12. In a device as defined in claim 10 said second coupling means comprising means defining a slot in one of said lever and arm means receiving a portion of the other of said lever and arm means.

13. In a device as defined in claim 10, said axis of pivotal movement being located generally at one end of said element, and said lever means extending from said axis within said element to the opposite end of said element.

14. In a device as defined in claim 13, said first coupling means comprising means on said lever means coupled to a portion of said inner surface of said element.

15. In a device as defined in claim 13, means adjacent said opposite end of said element for defining a guide slot for receiving and guiding said lever means.

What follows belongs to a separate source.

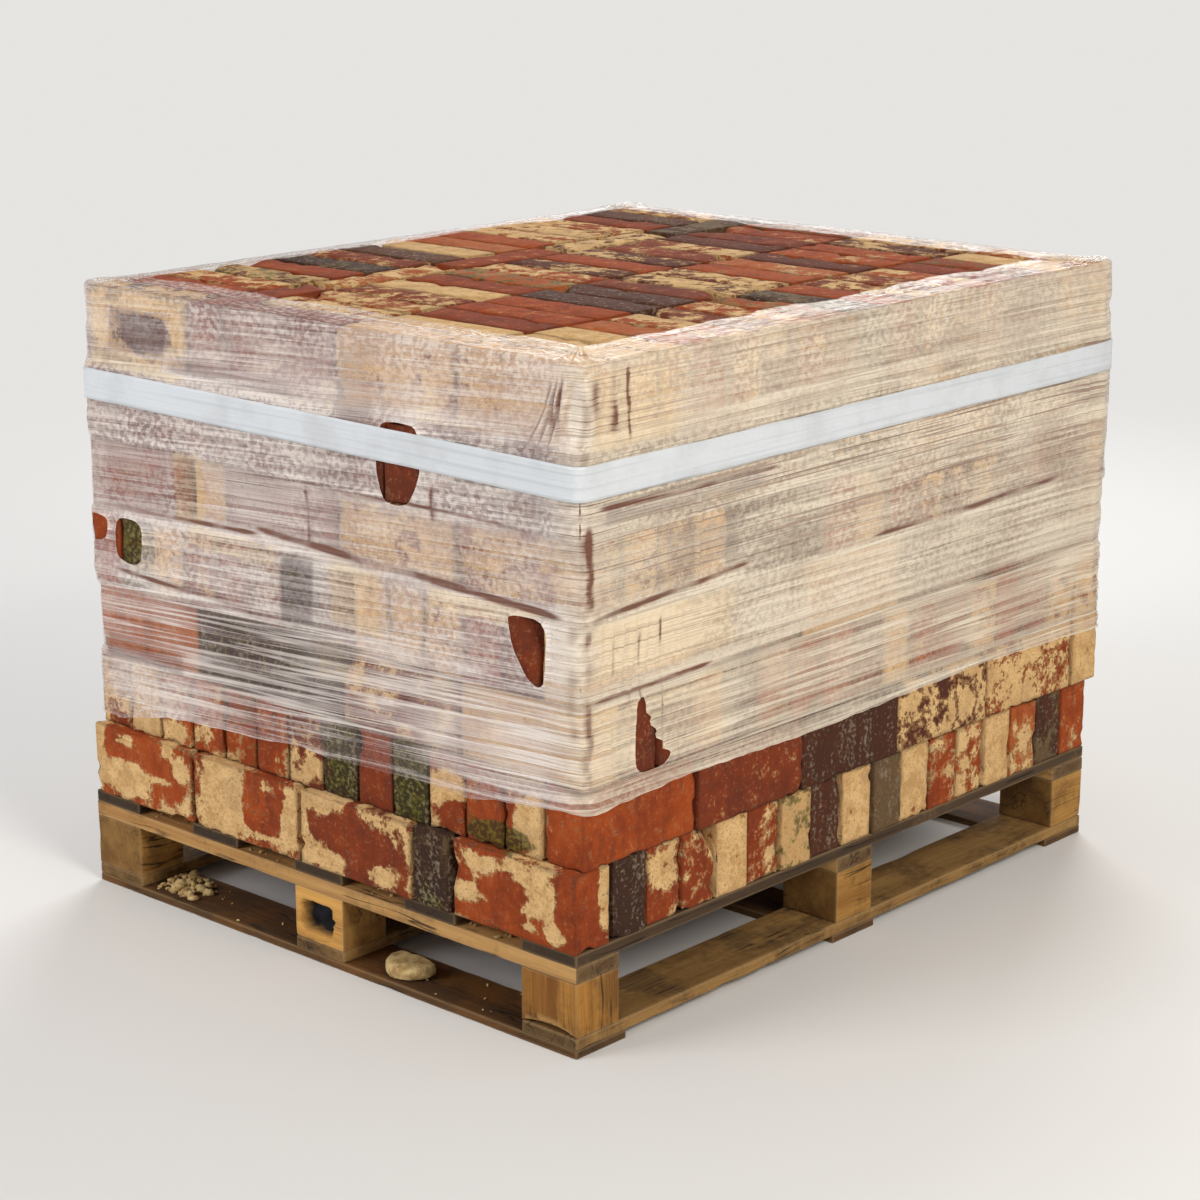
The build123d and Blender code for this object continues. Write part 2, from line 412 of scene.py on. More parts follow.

16. In a device as defined in claim 10, said lever means being located outside said element and extending generally parallel to the axis of said element.

17. In a device as defined in claim 10, one of said members including portions having cylindrical openings receiving opposite end portions of said element and the other of said members including a portion having a cylindrical opening receiving an intermediate portion of said element.

18. In a device as defined in claim 17 said means supporting said lever means attached to one of said portions of said one of said members and said first coupling means coupling said other of said members to said lever means; and

said displacement measuring potentiometer mounted on the other of said pair of portions of said one of said members and including a shaft, arm means on said shaft, and second coupling means between said lever means and said arm means.

19. In a device as defined in claim 10, a second force transmitting element disposed within the first force-transmitting element and of generally C-shaped cross sectional configuration like that of the first element including an axially extending slot, the slot of the second element being disposed in diametrically opposed relation to the slot of the first element.